The first tells, the second shows, using clear descriptions and vivid words to say the exact same thing. But which would you rather read? Dialogue is another important way to make the characters in your life as vivid to your reader as they are to you. 

I loved my grandfather, who always took me fishing.

Every Sunday afternoon my grandfather took me fishing, he would call me over to his tackle box, whispering so my mother couldn’t hear, “Guess what I’ve got for you?” Every week the answer was the same, a Snickers buried below an unopened pack of rubber worms, and every time I taste a Snickers now, I remember the smell of those worms and our Sundays together.

We all love our grandfathers (hopefully!), so rather than telling the reader that, explain why you loved him.

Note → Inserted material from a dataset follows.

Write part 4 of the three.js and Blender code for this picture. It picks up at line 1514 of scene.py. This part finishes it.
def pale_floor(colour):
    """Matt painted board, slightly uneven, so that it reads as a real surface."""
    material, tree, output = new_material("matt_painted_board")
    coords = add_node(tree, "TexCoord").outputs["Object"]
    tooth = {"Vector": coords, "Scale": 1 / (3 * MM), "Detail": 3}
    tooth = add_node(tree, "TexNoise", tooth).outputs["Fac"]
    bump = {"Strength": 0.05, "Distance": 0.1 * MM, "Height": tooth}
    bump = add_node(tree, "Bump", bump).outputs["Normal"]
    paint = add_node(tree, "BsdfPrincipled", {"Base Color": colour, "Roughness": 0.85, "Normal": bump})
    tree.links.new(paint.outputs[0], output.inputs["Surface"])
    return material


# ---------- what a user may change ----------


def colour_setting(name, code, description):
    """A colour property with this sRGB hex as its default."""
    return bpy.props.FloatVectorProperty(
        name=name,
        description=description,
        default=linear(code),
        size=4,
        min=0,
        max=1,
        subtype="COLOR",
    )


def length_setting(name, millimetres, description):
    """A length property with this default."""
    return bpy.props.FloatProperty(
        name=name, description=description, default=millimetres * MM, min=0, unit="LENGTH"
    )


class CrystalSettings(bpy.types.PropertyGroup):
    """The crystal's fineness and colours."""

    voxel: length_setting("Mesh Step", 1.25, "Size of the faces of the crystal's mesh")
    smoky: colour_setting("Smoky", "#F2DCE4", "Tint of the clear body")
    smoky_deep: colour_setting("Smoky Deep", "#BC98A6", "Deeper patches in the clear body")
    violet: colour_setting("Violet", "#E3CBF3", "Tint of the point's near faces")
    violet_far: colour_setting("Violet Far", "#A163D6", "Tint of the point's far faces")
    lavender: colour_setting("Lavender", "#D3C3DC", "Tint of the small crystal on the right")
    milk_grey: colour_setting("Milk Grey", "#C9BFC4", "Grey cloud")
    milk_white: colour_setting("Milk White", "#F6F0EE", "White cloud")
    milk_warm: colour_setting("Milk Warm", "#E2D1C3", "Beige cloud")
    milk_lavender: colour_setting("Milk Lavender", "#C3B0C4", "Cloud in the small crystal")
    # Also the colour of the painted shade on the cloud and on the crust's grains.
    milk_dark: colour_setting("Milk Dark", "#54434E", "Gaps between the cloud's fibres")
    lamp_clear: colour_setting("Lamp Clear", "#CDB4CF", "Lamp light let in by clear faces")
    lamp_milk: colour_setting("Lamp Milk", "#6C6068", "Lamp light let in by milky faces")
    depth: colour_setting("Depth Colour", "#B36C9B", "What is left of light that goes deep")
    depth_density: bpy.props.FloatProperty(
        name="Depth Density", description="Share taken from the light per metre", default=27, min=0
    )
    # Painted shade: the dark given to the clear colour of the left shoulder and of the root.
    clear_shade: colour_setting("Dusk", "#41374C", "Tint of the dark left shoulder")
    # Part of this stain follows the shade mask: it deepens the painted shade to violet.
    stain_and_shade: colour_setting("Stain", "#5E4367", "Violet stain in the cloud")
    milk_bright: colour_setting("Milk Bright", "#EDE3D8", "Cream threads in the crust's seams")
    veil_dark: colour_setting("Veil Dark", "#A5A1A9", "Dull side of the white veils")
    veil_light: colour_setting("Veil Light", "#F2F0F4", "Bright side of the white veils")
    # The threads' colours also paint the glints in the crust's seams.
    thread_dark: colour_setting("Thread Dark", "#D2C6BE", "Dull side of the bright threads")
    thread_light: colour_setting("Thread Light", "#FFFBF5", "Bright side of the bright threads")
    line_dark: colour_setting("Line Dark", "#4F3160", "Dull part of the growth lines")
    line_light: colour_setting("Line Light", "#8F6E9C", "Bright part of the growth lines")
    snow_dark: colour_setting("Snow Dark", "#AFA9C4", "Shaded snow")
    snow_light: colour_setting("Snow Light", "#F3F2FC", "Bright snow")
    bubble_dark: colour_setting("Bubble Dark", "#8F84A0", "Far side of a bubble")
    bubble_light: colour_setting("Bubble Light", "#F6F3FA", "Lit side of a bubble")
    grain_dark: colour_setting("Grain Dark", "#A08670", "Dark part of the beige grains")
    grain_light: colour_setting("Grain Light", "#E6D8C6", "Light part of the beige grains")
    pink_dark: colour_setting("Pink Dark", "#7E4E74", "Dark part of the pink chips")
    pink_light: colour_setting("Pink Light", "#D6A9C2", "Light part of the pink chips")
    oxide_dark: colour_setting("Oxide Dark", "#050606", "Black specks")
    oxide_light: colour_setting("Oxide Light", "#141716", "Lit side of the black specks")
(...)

One possible problem to avoid when including detail is just throwing in any old detail, including things that don’t add to the narrative. If, for example, your paper is about someone close to you who had died, you may want to include some details about the funeral, or about finding out about the death.  But you probably don’t need to spend the entire paper narrating all the details about the visitation and then the funeral itself, and finally what happened later when you got home.  It might be more successful to flash back to a memory of you spending time with the person who’s now dead, as a way of showing how important that person was to you.  If your paper’s about something that happened on a trip, do you really need to spend a whole page describing driving to get there?  What detail do you need to help make your point?

The moral of the story?

Finally, avoid ending with a heavy handed moral to the story, an ending you bludgeon the reader over the head with. As you conclude, you want to explore why these events are significant to you—why do they matter? How have they changed you? Don’t make generalizations about everybody in the world based on your experience, though; keep the focus on how you are different now. If you’ve written a narrative that really makes a point, instead of just describing a series of events, you’ll learn something about yourself, and so will your reader.